As the priest entered and left the church each morning, he saw the man outside cutting his grass, weeding, or sprinkling his flowers. But the man never walked a couple of hundred feet across the street to attend mass. Every so often the priest gave the man a special invitation, but the best he ever got in return was a smile or a wave of the hand. 

Finally, for whatever reason, the man told the priest that he would be coming to church the following Sunday. So the priest spent a lot of extra time working on his homily to make sure the man would be deeply touched so that he would come back every Sunday from then on. 

A week after the man’s church visit the priest saw him sprinkling his grass. He went over and asked him what he thought about the mass. 
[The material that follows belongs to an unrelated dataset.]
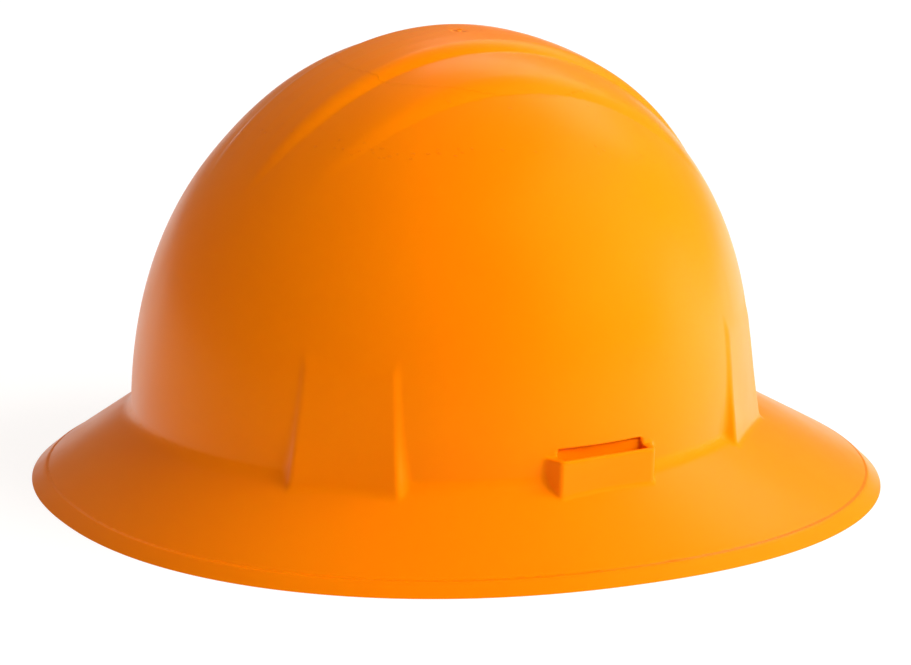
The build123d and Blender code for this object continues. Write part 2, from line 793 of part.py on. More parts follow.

“Well, Father, I’ll say this about your Sunday sermon…It kept me awake most of the night.”

The priest was thrilled and he beamed as he said, “I’m glad my words so inspired you to come to church now on a regular basis.” 

“Oh, it wasn’t that, Father,” said the man.“When I take a nap in the daytime, I can’t sleep at all at night!”

This story reminds me of Jesus’ Parable in today’s Gospel (Matt 13: 24-43). How can the owner of the field sleep at night when his enemy is coming and sowing weeds in his wheat fields? 

Sowing weeds in another’s fields has many meanings, I’m sure. For me personally, sowing weeds means saying unkind things about another person when they are not around. Someone will say to me that a particular woman is a lovely person and a neat lady, but I’ll sow some weeds and say, “Yes, but she’s not home much and she doesn’t spend much time with her family.” 

Or I’ll hear a remark about someone doing a terrific job with a project and I’ll sow some weeds and say, “Yes, they did a terrific job, but they left a lot of loose ends and some people aren’t thrilled with picking up the pieces.” 

When I go to a wake, I ask the family questions about the deceased person for my homily the next day. I get information about their life, their job, hobbies and personality. Several times a year the family will remark…”Dad (or Mom) never, ever said an unkind word about anyone.” As I drive home after the wake, the only thing I can think about are the weeds that I sow about other people and what people will say about me at my wake someday.

This time of year, you and I enjoy eating watermelon. A watermelon comes from a tiny seed. Do you have any idea how many times a seed has to multiply itself to become a full-grown watermelon? 200,000 times!! When planted and nurtured a tiny watermelon seed will form a white rind, a delicious red heart and hundreds of other seeds, each capable of growing 200,000 times as well. 

It’s a lot like the tiny mustard seed Jesus tells us about. Just imagine what you and I can do with the tiny Communion host that we receive. Imagine the love of Jesus growing 200,000 times inside of us. We’d be able to reach out to so many, many people who can use the love of Jesus today in their lives. 

Love is the only thing in the whole world, that the more of it you give away, the more of it you wind up having for yourself.

What are some of the weeds that you sow about others in conversations? Do you think about it afterwards and resolve to not do it anymore?